New energy taxes due to be introduced under the budget are forecast to bring in around euros 150m from renewable energy sources alone. All of this money was due to be ploughed back into the sector through support programmes under an agreement reached between the SPD and the Greens shortly after the election.
But the Süddeutsche Zeitung reported yesterday that the amount of cash to be returned to renewables had been slashed because the finance ministry was having difficulty balancing the budget. The ministry refused to confirm or deny the reports, but the Greens said they were correct. A spokesperson told ENDS Daily that the party would "insist on the full amount raised from renewables being returned to the sector". He suggested that Mr Lafontaine was seeking to gain leverage to make spending cuts elsewhere in the budget, knowing that the Greens would oppose any cut in renewables support.
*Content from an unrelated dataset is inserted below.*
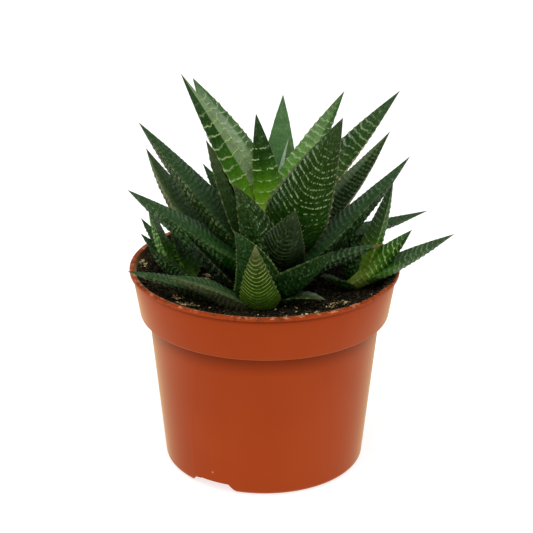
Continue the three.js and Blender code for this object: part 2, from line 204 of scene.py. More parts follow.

The German Wind Energy Association today condemned the proposal, saying it "stands in diametrical opposition to the original ecological reason for the tax." Heinrich Bartelt warned the new government that it risked "losing the trust of the renewable energy sector" if it had to resort to "degrading" the sector into a means for "covering up holes in the budget." However, Wolf van Fabeck of the German Solar Energy Association said he thought a national programme to install solar panels on the roofs of 100,000 private homes would be unaffected.
Adding fuel to the fire, chancellor Gerhard Schröder is reported to have refused to countenance any increases in petrol prices beyond the six pfennigs per litre agreed by the coalition. The move follows a suggestion by the Greens that there was now "leeway" to increase the tax following the fall in world oil prices.
The chairman of the parliamentary SPD, Ernst Schwanhold, said that such a move would be "economically damaging" and would "send out the wrong signals". Greens spokesman Harald Händel said that the matter was closed for this year, but that the party would argue for petrol prices to rise faster than other energy prices in future.